What if you gave the precinct worker a CDWORM? would that be the same? You could still give it to the random worker, and then you could even put your name on your ballot, but then you can't *see* what you gave the random worker. So what? At least your name is on it, and it makes it a little harder for the random poll worker to change it. Of course, you can't see the holes you punched, but after the paper comes out of the ballot it's pretty much greek anyway.
If you don't see much difference between the piece of paper and the CD, or think the CD is better, I think you will have a hard time finding a difference between *not* handing the CD to the random vote taker, and just putting your vote on a disk drive.
Somehow I suspect that the error in electronic voting will be far better than the manual processes. Geez, if you don't believe that, why are you reading slashdot! Or why are you a techie! Get a new profession.
Ed Barbar, President and General Manager, Furnit USA
For those who don't remember, our previous (elected) Ag commissioner, Meg Scott Phipps, is now is the Federal Pen for doing some bad things. Ag Commissisoner does a lot of stuff in North Carolina, and if the republicans win it, it'd be a big upset.
I'll gladly vote again.
Jay | http://oldos.org
How odd. Someone modded the parent post "overrated" even though it (at this point) hasn't had any other moderation.
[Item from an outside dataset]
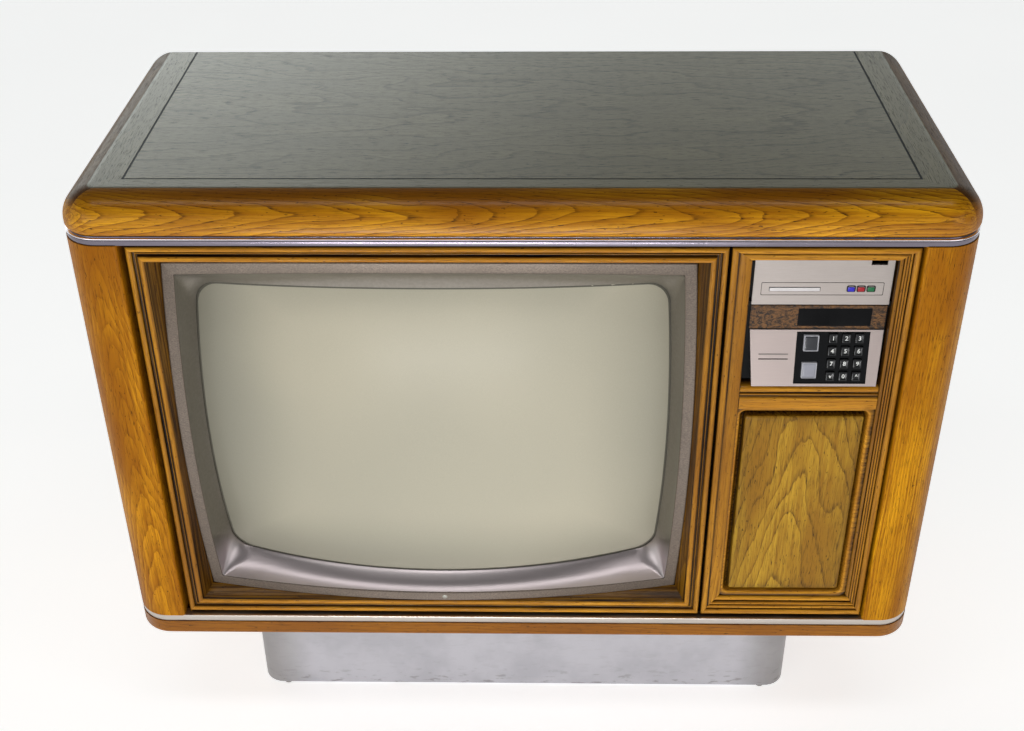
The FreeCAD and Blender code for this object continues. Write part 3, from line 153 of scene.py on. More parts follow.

I suspect who ever did it didn't bother reading the linked article (which details the events to which I refered). In short, they went to pick up copies of the records to which they were granted under their Freedom Of Information Act request. They were instead given newly generated records (the printer had date stampted them). They pointed this out, and were told they would have to come back the next day to get photocopies of the real data. They came back the next day (ariving a bit early) and found the elections officials doing something in the warehouse that involved black plastic garbage bags. They were told the bags were "on the way to the shredder"; it later turned out that these bags contained the official records, which did not match the "copies" they had been given.
Not that that's suspicious or anything.